Warum es nur ein einziges Servlet geben soll - zu den Gründen möchte ich mich nicht im Detail äußern.

Meine Frage ist vielmehr folgende: besteht die Gefahr, dass Tomcat (oder was auch immer der Application Server ist) aus irgendeinem Grund möglicherweise nur eine Instanz des Servlets erzeugt, so dass der "falsche" Parameter page übergeben wird? Ich habe dabei noch im Hinterkopf, dass es in Bezug auf JSP und mehrere Instanzen ein paar Dinge gab, die ich in Bezug auf Lebenszyklus (dass nicht für jeden User notwendig eine eigene Instanz geöffnet wird etc.) ein paar Probleme hervorrufen - daher frage ich, ob ich davon ausgehen kann, dass bei unterschiedlichen init-parametern notwendig unterschiedliche Instanzen vorliegen.

Herzlichen Dank
wolfgke[/code]


----------



## wolfgke (9. Apr 2008)

Im Titel meinte ich natürlich "getInitParameter(.) Frage" - sorry :-(


----------



## HLX (10. Apr 2008)

So ist es.

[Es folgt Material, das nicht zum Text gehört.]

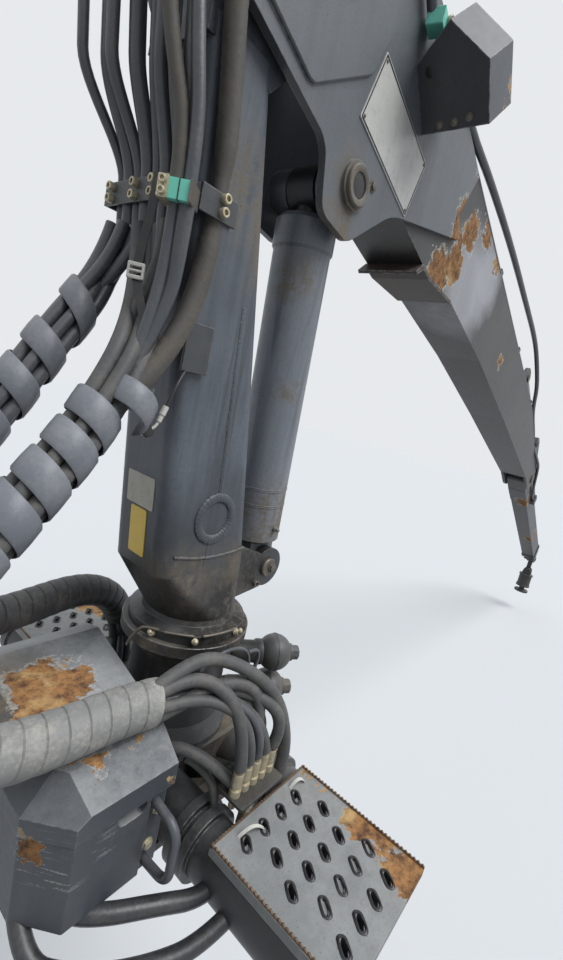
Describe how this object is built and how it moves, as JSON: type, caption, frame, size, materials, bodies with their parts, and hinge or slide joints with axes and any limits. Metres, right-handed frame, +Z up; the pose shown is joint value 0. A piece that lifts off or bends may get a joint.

Der Container entscheidet über die Anzahl der Instanzen des Servlets. Die Anzahl ist vollkommen benutzerunabhängig bzw. mehrere Benutzer können sich eine Servlet-Instanz teilen. Eine Benutzersitzung ist schließlich eine ganze Weile gültig, jedoch wird das Servlet nur einen Bruchteil dieser Zeit genutzt. Von daher macht es keinen Sinn Servlet-Instanzen benutzerabhängig zu erzeugen.

Daher sind benutzerabhängige Informationen an der Session zu halten.


----------



## unkreativ` (10. Apr 2008)

Ich glaub es geht eher darum, ob der Servlet-Container in diesem Fall nur eine Instanz des Servlets für die beiden Deklarationen verwenden darf und das ist definitiv nicht der Fall, siehe Servlet Spezifikation "SRV2.2 Number of Instances": 
"[...] For a servlet not hosted in a distributed environment (the default), the servlet
container must use only one instance per servlet declaration. [...]"

grüße,
unkreativ


----------



## maki (10. Apr 2008)

Pro Servlet Deklaration ein Servlet, du hast 2 deklarationen.

Eines mit dem Namen index, eines mit dem Namen login, macht zwei INstanzen des Servlets


----------



## wolfgke (10. Apr 2008)

Danke an alle. maki und unkreativ: genau das wollte ich wissen


----------